Throughout my time of running BelievePerform I have had the privilege to interview professional athletes, coaches and managers within sport. In every interview I ask the same question to each person “ What do you think is the most important psychological factor needed to excel in sport?”
The response: Self Confidence, Self Belief.
Everyone believed that self confidence helps athletes to reach that higher level. Self confidence allows athletes to thrive in their environment. Self confidence gives athletes the belief that they can overcome any obstacle and that they can achieve their goals. The big question for coaches is: How do we develop confidence in sport? In this article we shall look at how a theory of confidence can be used and applied within the real world of sport.
Confidence is defined as the belief to perform a specific behavior successfully. Confidence is multidimensional and there are several different types of confidence. We can have:
When we are confident we feel like we can do anything. We feel as though as we can perform any skill and take on any challenge. When we lack confidence we feel scared, we are worried to fail and it can heavily influence our thoughts, behaviours and emotions.
How do we develop confidence in sport?
One theory which we can apply to the real world of sport is the self efficacy theory (Bandura, 1977). Self-efficacy is defined as ones ability to perform a task successfully. Self efficacy is derived from 6 main sources.

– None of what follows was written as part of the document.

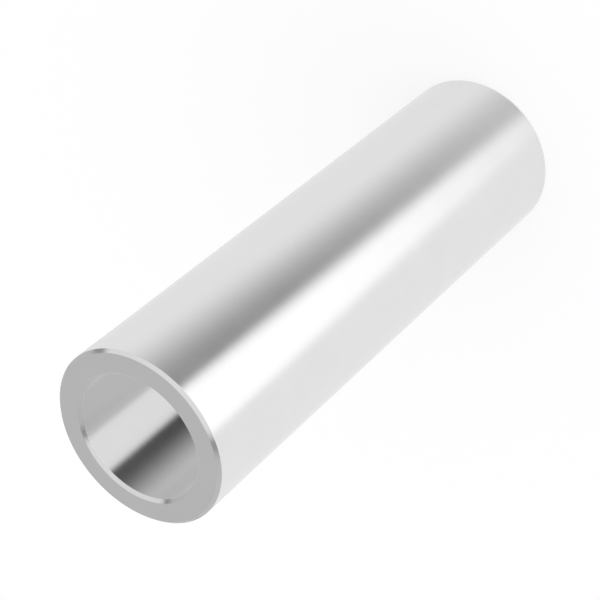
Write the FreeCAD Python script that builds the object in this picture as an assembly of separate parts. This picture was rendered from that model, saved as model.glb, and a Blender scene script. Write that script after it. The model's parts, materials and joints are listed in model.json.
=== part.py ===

Performance accomplishments are all about our experiences with being successful and failing. If you have successful experiences self efficacy will be increased. As a coach how can you influence this? Do you set really challenging sessions where athletes aren’t experiencing success? Are you setting realistic yet challenging goals? When coaching think to yourself how can I create opportunities for my players to succeed. Can I set individual and team goals for my players that I know they are going to achieve. Can I discuss the goals with my players so that they understand them and feel that they can achieve them? We want players to experience success but that does not mean that you can’t set a challenging session where players fail. It is important to teach players to learn from failure and to build resilient athletes who can overcome obstacles.
The next source is vicarious experience. This is also known as modeling. When we coach children we often perform a skill so that the player can watch and then perform it themselves. Start to think how this links in with confidence. Are you a coach who demonstrates a skill that players find challenging and cant achieve? Do you motivate your players when you are teaching them a skill?
Are your players paying attention to you? Effective modeling is about being aware of these aspects. As a coach you will want your players to be motivated and you will want them to succeed in the skills that they are practising. It is important that the players all practice the skills outside of training so that they become more confident to perform them. When trying to teach your players a skill be inventive. Remember that not all of your players will learn best from a coach demonstrating. Can you show players skills on an iPad? Can you ask your players to watch elite athletes perform skills when they are playing in professional matches. Demonstration is not just about talking to players about how to perform a skill. It is about motivation, focus, attention and retention. To learn a skill and perform it successful players have to practice it so that it become stored in their memory.
The third source is verbal persuasion which links very closely to praise. As a coach are you aware of what you say to players? Are you aware of how language can affect a players confidence? Are you coach who constantly tells players what to do?
Subtle differences in language make all the difference to athletes. Young athletes rely heavily on adult feedback and it is important that the feedback which we provide is positive and constructional. As a coach start to praise the effort of your players. Start to make players realise the importance of learning and hard work. You want to develop players who enjoy learning and practice and who understand that it is important for physical and psychological growth.
The forurth source is imaginal experiences. Imagery is a great tool which is used to increase confidence. Not every athlete has the ability to use imagery and it is important that we are aware of this. How can imagining successful performance increase our confidence? Think to a time when you have been in a situation and used imagery to imagine yourself performing a task well. How did it make you feel? When using imagery you can take into account a number of variables including the sounds of the crowd, what you see, what you would feel when picking up equipment and even smell. Be aware of all of your senses. Finally, think about how you want to imagine yourself. Are you viewing yourself in first person or third person?
The fifth source is physiological states. Does the athlete view physiological arousal as facilitative or debiltative? When we are nervous we start to experience an increase in heart rate, increase in sweating, clammy hands, dry mouth, thoughts constantly running through our mind etc. The importance with this aspect is how we view those arousal states. It is natural for every athlete to become nervous before a competition or match. The important part is how athletes deal with their physiological arousal. If you view an increased heart rate as a cause of natural anxiety how is that going to influence your confidence? If you view an increase heart rate as worry and fear, how is that going to impact on performance and confidence? Anxiety and nerves are a way of our mind and body preparing us for competition. Try and and view physiological arousal as facilitative to your performance.
The final source is emotional states. By experiencing positive emotional states (happiness, joy, excitement) you are more likely to increase confidence. As a coach think how you can help athletes to experience more positive emotional states. Do you set fun and enjoyable training sessions? Do you set challenging goals which athletes want to overcome? Do you offer support to your athletes? Do you create a positive environment for your athletes? One very important aspect is individual differences. The best coaches will understand that every athlete is different. They will realise that not every technique or intervention will work for every athlete. As a coach it is important that you are aware of this and you understand what makes your players tick.